Huh? Why did it have to be phased out? Surely, if you’ve decided violence against children is a bad thing, then you get rid of it in one go? And how did this phasing out work? Was the a period in the Eighties when some boys were beaten while others weren’t? Or perhaps children were, over the course of a few months, flogged with decreasing viciousness, until the activity finally died out? Weird.
I really like the idea of the Headmaster, sour-faced, announcing in assembly one day: “Starting today, the school is forbidden to use corporal punishment on scholarship pupils. Each of you must appoint a proxy, who will be punished in your stead whenever you deserve a thrashing.”
What? That’s as good a method of phasing out canings as any suggested in the paper…
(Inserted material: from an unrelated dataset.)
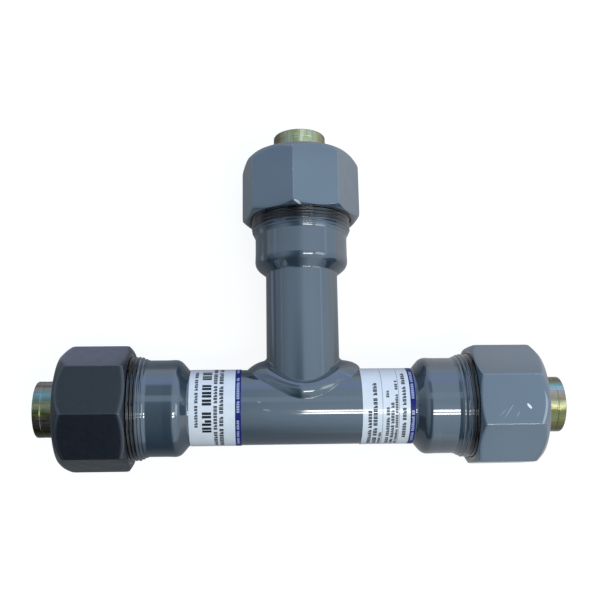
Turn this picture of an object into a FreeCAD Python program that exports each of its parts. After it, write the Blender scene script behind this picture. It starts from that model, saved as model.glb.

Oh, how delightful! A story at Google Books of a young lady passing herself off as a boy to join the army in times gone by – and suffering the consequences of her misbehaviour.
‘A Mirror for Ruffians’, by Philip Lindsay, tells the tale:
And there was Hannah Snell, the eighteenth centruy soldier who shouldered a musket at Pondicherry; Hannah is a delightful case, she was such an obvious liar, and apart from those tales proved mendacious, I rather doubt her boast of having been twice flogged.
Her biographer explains that her bosom was exceptionally small and that she tied a long handkerchief around her neck… Nevertheless, flogging was unbelievably brutal punishment, and even the most powerful man inevitably jerked some cry between his clenched teeth at the first swing of the knotted cat; Hannah must have been amazingly tough to withstand this.
So: who’s up for a scene?!
When you say a really bad word, and your husband makes you bend over the kitchen counter, grabs a giant spoon and starts to spank you with it -
- DO NOT! -
- react first of all by yelling “Fuck!” at the top of your voice.
The consequences may be painful.
P.S. Though you may end up giggling so hard that the spanking may not hurt as much as it otherwise would.